Extract all data as written.
* Start Source data *
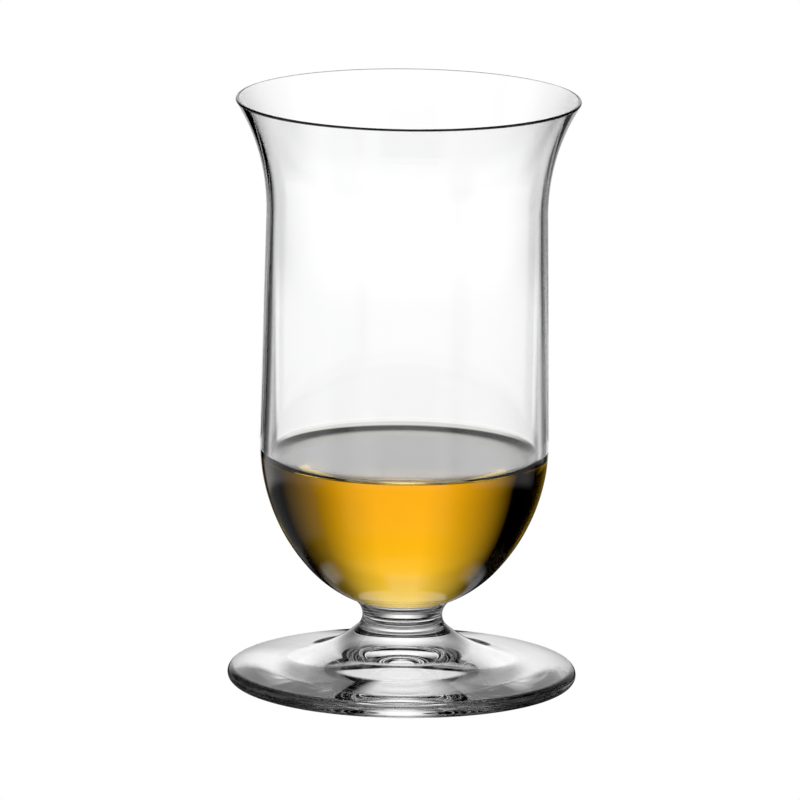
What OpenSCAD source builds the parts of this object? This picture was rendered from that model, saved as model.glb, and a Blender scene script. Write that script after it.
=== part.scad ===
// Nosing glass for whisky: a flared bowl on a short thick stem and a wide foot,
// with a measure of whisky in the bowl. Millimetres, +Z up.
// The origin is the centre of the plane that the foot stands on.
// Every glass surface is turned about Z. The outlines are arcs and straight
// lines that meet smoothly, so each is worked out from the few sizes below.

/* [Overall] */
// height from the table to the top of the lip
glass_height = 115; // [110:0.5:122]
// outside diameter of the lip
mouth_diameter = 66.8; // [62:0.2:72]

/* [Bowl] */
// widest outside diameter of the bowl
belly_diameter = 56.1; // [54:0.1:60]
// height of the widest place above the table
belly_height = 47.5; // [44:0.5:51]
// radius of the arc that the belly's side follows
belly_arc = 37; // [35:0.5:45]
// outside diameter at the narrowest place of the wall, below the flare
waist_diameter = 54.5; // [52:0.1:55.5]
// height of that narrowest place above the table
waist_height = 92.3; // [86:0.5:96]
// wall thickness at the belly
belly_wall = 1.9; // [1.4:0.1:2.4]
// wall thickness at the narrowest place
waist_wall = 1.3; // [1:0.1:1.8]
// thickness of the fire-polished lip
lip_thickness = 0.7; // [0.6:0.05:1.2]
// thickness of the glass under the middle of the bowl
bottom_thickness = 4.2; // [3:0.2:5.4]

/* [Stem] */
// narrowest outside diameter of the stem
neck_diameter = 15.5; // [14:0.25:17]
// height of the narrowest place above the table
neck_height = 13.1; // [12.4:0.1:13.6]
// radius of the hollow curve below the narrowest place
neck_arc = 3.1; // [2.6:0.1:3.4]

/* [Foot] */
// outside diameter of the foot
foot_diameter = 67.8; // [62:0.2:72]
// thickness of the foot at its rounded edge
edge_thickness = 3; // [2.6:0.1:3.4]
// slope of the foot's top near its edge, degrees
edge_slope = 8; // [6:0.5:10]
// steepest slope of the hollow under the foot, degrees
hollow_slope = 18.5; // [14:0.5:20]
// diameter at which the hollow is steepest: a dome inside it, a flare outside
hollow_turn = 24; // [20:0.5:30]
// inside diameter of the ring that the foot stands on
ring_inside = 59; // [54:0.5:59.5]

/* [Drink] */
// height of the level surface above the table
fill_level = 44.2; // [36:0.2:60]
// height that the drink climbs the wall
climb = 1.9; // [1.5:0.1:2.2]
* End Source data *
## The result
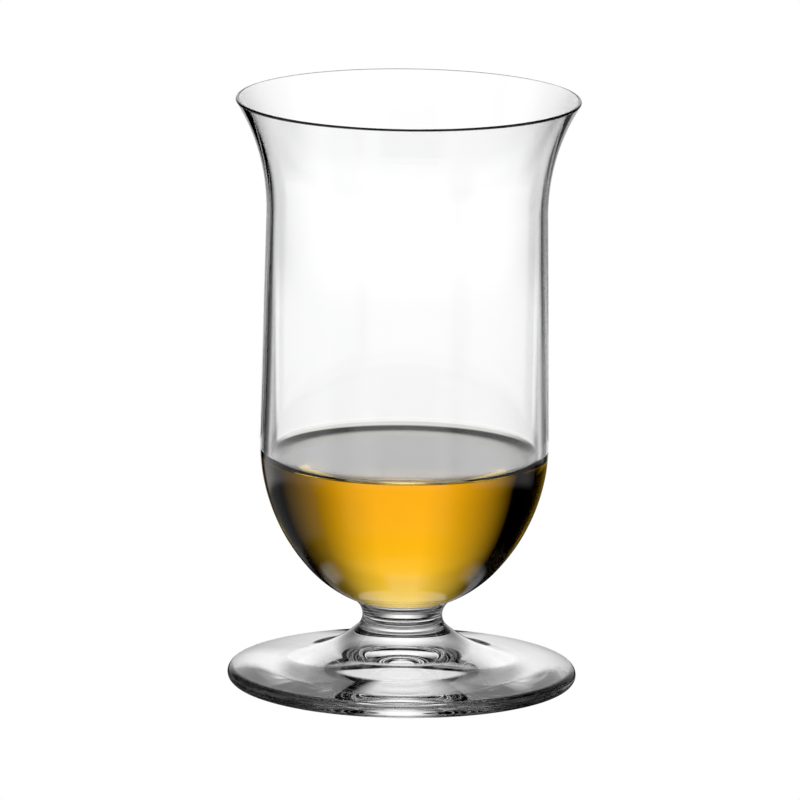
What OpenSCAD source builds the parts of this object? This picture was rendered from that model, saved as model.glb, and a Blender scene script. Write that script after it.
=== part.scad ===
// Nosing glass for whisky: a flared bowl on a short thick stem and a wide foot,
// with a measure of whisky in the bowl. Millimetres, +Z up.
// The origin is the centre of the plane that the foot stands on.
// Every glass surface is turned about Z. The outlines are arcs and straight
// lines that meet smoothly, so each is worked out from the few sizes below.

/* [Overall] */
// height from the table to the top of the lip
glass_height = 115; // [110:0.5:122]
// outside diameter of the lip
mouth_diameter = 66.8; // [62:0.2:72]

/* [Bowl] */
// widest outside diameter of the bowl
belly_diameter = 56.1; // [54:0.1:60]
// height of the widest place above the table
belly_height = 47.5; // [44:0.5:51]
// radius of the arc that the belly's side follows
belly_arc = 37; // [35:0.5:45]
// outside diameter at the narrowest place of the wall, below the flare
waist_diameter = 54.5; // [52:0.1:55.5]
// height of that narrowest place above the table
waist_height = 92.3; // [86:0.5:96]
// wall thickness at the belly
belly_wall = 1.9; // [1.4:0.1:2.4]
// wall thickness at the narrowest place
waist_wall = 1.3; // [1:0.1:1.8]
// thickness of the fire-polished lip
lip_thickness = 0.7; // [0.6:0.05:1.2]
// thickness of the glass under the middle of the bowl
bottom_thickness = 4.2; // [3:0.2:5.4]

/* [Stem] */
// narrowest outside diameter of the stem
neck_diameter = 15.5; // [14:0.25:17]
// height of the narrowest place above the table
neck_height = 13.1; // [12.4:0.1:13.6]
// radius of the hollow curve below the narrowest place
neck_arc = 3.1; // [2.6:0.1:3.4]

/* [Foot] */
// outside diameter of the foot
foot_diameter = 67.8; // [62:0.2:72]
// thickness of the foot at its rounded edge
edge_thickness = 3; // [2.6:0.1:3.4]
// slope of the foot's top near its edge, degrees
edge_slope = 8; // [6:0.5:10]
// steepest slope of the hollow under the foot, degrees
hollow_slope = 18.5; // [14:0.5:20]
// diameter at which the hollow is steepest: a dome inside it, a flare outside
hollow_turn = 24; // [20:0.5:30]
// inside diameter of the ring that the foot stands on
ring_inside = 59; // [54:0.5:59.5]

/* [Drink] */
// height of the level surface above the table
fill_level = 44.2; // [36:0.2:60]
// height that the drink climbs the wall
climb = 1.9; // [1.5:0.1:2.2]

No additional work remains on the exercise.